Roasting brings out the wonderful flavor of the squash; it can be eaten as a dish in its own right. Bake two - one to eat as is and one for soup - leftover roasted squash is perfect to make this soup - yum! This soup tastes even better the next day; reheat just until hot and steaming and serve.

6 Servings


1 medium Winter Squash or Pumpkin
1 tsp Sea Salt
5-6 fresh Thyme Sprigs
Freshly ground Black Pepper
2 Tbsp Extra Virgin Olive Oil
1/2 tsp Brown Mustard Seeds
1/2 tsp Cumin Seeds
2 large Shallots
1 - 2 fresh Red Chile, minced
1 pinch Asafoetida
1 stem Fresh Curry Leaves
1/2 tsp Turmeric
1 to 11/2 tsp Jaffna Curry Powder
1 can (14 fl. oz.) Coconut Milk
4 Tbsp Fresh Cilantro


Scrub well and wash the Kabocha or other winter squash you are using. Carefully cut into quarters and remove seeds and strings. Kabocha does not need peeling but butternut does.

Place the cleaned squash in a lightly oiled baking pan; brush lightly with oil, sprinkle liberally with salt and pepper and place the thyme sprigs on top.

Bake in a 400 degree F oven for about 45 minutes or until soft and lightly caramelized; turn the squash once of twice during roasting. When the veggies are soft, remove from the oven and let cool.
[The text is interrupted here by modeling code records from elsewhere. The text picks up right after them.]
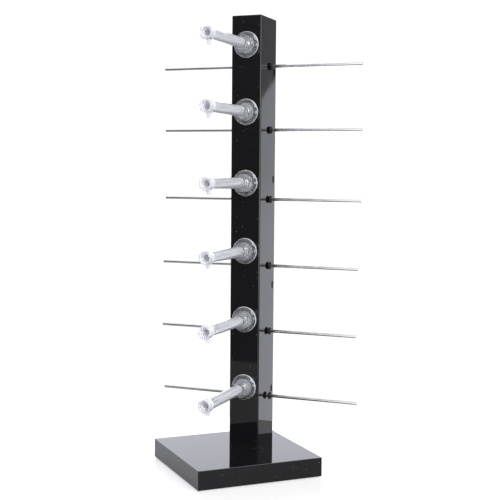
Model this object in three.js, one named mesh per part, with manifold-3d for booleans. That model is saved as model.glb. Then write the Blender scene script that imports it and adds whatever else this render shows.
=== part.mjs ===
// A six-tier counter stand for spectacles and sunglasses: a black gloss column on a square black base,
// six clear pegs that carry the nose bridges and six steel rods that carry the temples.
// Millimetres, +Z up. The origin is the centre of the base's underside. The pegs point along -Y.
import * as THREE from 'three';
import { mergeVertices } from 'three/addons/utils/BufferGeometryUtils.js';
import Module from 'manifold-3d';

const wasm = await Module();
wasm.setup();

// ---- Driving dimensions -------------------------------------------------------------------------

// Clearances between separate pieces.
const seatGap = 0.1;          // between two flat faces that rest on each other
const assemblyGap = 0.3;      // round a piece that slips or snaps into another
const screwGap = 0.2;         // round a screw's shank, on the radius
const rodGap = 0.25;          // round a rod in its hole, on the radius
const ringGrip = 0.15;        // between a rod and its rubber ring, on the radius

// Base: a square block turned 45 degrees, so that one corner points forward.
const baseSide = 131;
const baseThickness = 19;
const baseChamfer = 0.6;
const baseTurn = Math.PI / 4;
const matThickness = 0.8;     // non-slip mat glued under the base
const matInset = 3;

// Column: a channel closed at the front, the sides and the top, and open at the back.
const columnWidth = 32.4;
const columnDepth = 43.7;
const columnHeight = 440;
const columnWall = 2.5;
const columnEdgeRadius = 1.2;
const columnTopChamfer = 0.6;
const columnRearMargin = 27.6;   // from the column's back to the rear corner of the base

// Rear cover, with tongues and lugs that snap into slots in the column's sides.
const coverThickness = 2.5;
const tongueThickness = 2;
const tongueDepth = 9;
const slotHeight = 7;
const slotDepth = 4;
const slotSetback = 6;        // from the column's rear edge to the middle of a slot
const slotCount = 4;          // on each side, evenly spread between the lowest and the highest
const lowestSlot = 52;        // above the base
const highestSlot = 55;       // below the column's top
const lugReach = 1.6;

// Foot block inside the column, and the screws that hold it to the base.
const footBlockHeight = 24;
const baseScrewSpacing = 18;
const baseScrewRadius = 2;
const baseScrewLength = 30;
const baseScrewHeadRadius = 3.8;
const baseScrewHeadHeight = 2.2;

// Tiers, counted from the top and spread evenly between the highest and the lowest of each kind.
const tierCount = 6;
const highestPeg = 29.5;      // below the column's top
const lowestPeg = 59;       // above the base
const highestRod = 49.5;
const lowestRod = 46.5;
// How far above its even place each hole was drilled.
const pegDrift = [0, 2.5, 0.5, 1, 0.5, 0];
const rodDrift = [0, 3.5, 0.5, 0, 0, 0];

// Peg: bell-shaped flange, hub, step, shaft, stop collar with a tab, and end ring. Distances run from
// the column.
const pegLength = 101;
const flangeRadius = 13.2;
const flangeRim = 1.2;
const shoulderRadius = 10.8;
const shoulderHeight = 3.2;
const hubRadius = 8.8;
const hubLength = 8.5;
const stepRadius = 6.8;
const stepLength = 12;
const shaftRadius = 5.5;
const collarRadius = 6.4;
const collarWidth = 2.4;
const collarSetback = 8.6;    // from the peg's end to the middle of the collar
const endRingRadius = 6.7;
const endRingWidth = 2.8;
const endRecessRadius = 4.5;
const endRecessDepth = 3;
const pegBoreRadius = 3;
const pegBoreFloor = 15;      // from the column to the bottom of the bore
const pegChamfer = 0.5;
const tabReach = 10.8;        // from the peg's axis to the end of the tab
const tabRootWidth = 6.4;
const tabEndWidth = 3.6;
const tabThickness = 2;

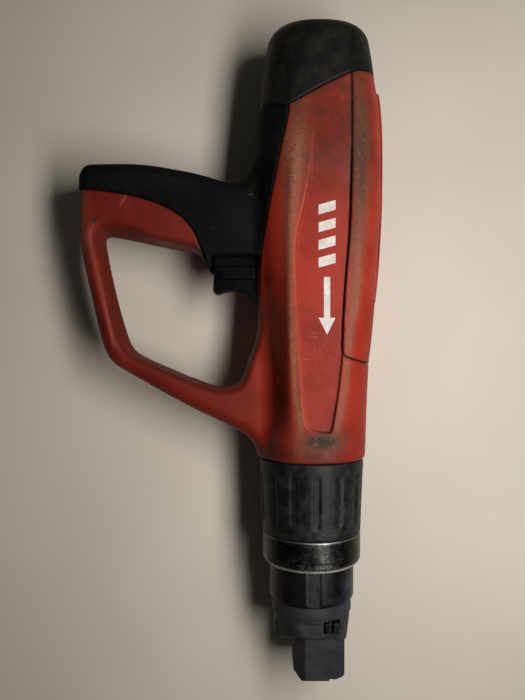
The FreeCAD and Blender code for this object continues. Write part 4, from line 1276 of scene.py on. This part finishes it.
# ---- stage ----
CAMERA_AT = (-33.6, 74.2, 448.5)
CAMERA_LENS = 33.4
CAMERA_SENSOR = 36
FLOOR_HALF = 3
LIGHT_TARGET = (-10, 75, 0)
LIGHT_WAY = (0.43, -0.03, 0.902)
LIGHT_REACH = 0.47
LIGHT_SIZE = (0.50, 0.13)
LIGHT_WATTS = 2.7
LIGHT_COLOUR = (1.0, 0.965, 0.92)
FILL_COLOUR = (1.0, 0.97, 0.93, 1)
FILL_STRENGTH = 0.03


def at(place):
    """A place in the tool's frame, in metres of the row's frame."""
    return Vector(ORIGIN) + Vector(place) * MM


def make_camera():
    """A camera straight above the tool."""
    camera = add("camera", bpy.data.cameras.new("camera"))
    camera.data.lens = CAMERA_LENS
    camera.data.sensor_width = CAMERA_SENSOR
    camera.location = at(CAMERA_AT)
    bpy.context.scene.camera = camera


def make_floor():
    mesh = bpy.data.meshes.new("floor")
    corners = [(FLOOR_HALF * u, FLOOR_HALF * v, 0) for u, v in ((-1, -1), (1, -1), (1, 1), (-1, 1))]
    mesh.from_pydata(corners, [], [(0, 1, 2, 3)])
    floor = add("floor", mesh)
    floor.data.materials.append(pale_floor())


def make_light():
    """One long soft light overhead and to the right, and a weak even fill."""
    bpy.context.scene.view_settings.view_transform = "Standard"
    world = bpy.data.worlds.new("studio")
    bpy.context.scene.world = world
    world.use_nodes = True
    background = world.node_tree.nodes["Background"]
    background.inputs["Color"].default_value = FILL_COLOUR
    background.inputs["Strength"].default_value = FILL_STRENGTH
    data = bpy.data.lights.new("window", "AREA")
    data.energy = LIGHT_WATTS
    data.shape = "RECTANGLE"
    data.size, data.size_y = LIGHT_SIZE
    data.color = LIGHT_COLOUR
    light = add("window", data)
    light.location = at(LIGHT_TARGET) + Vector(LIGHT_WAY) * LIGHT_REACH
    light.rotation_euler = (at(LIGHT_TARGET) - light.location).to_track_quat("-Z", "Y").to_euler()


make_camera()
make_shell()
make_front()
for spring in SPRINGS:
    make_spring(*spring)
finish_inside()
make_floor()
make_light()
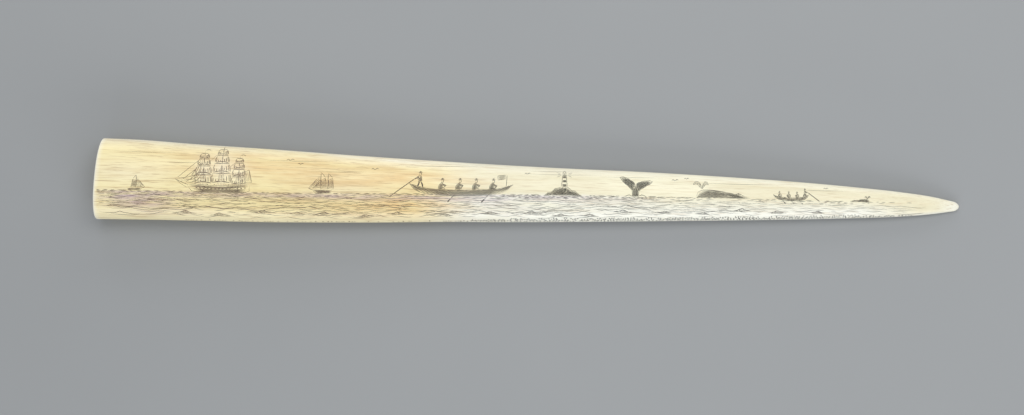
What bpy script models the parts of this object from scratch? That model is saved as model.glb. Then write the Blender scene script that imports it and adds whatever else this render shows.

Remove and discard the thyme stems.

Heat the rest of the oil and cook the mustard and cumin seeds until they dance, pop, and are fragrant.

Add the chile, shallots, asafoetida, curry leaves and a pinch of salt; cook stirring until the shallots begin to caramelize.

Stir in turmeric and curry powder and cook for about a minute.

Stir in 2 cups of boiling water and simmer for a couple of minutes.

Slightly mash the roasted veggies with the back of a spoon and add to the simmering water; let the soup come to a boil.

Stir in coconut milk and a bit more boiling water to get the right consistency; add up to a cup of water.

Simmer until the soup is hot but not boiling; turn off the heat. Allow the soup to rest for about 10 minutes.

Check for salt before serving.

Serve the soup hot with a sprinkle of cilantro. Enjoy!!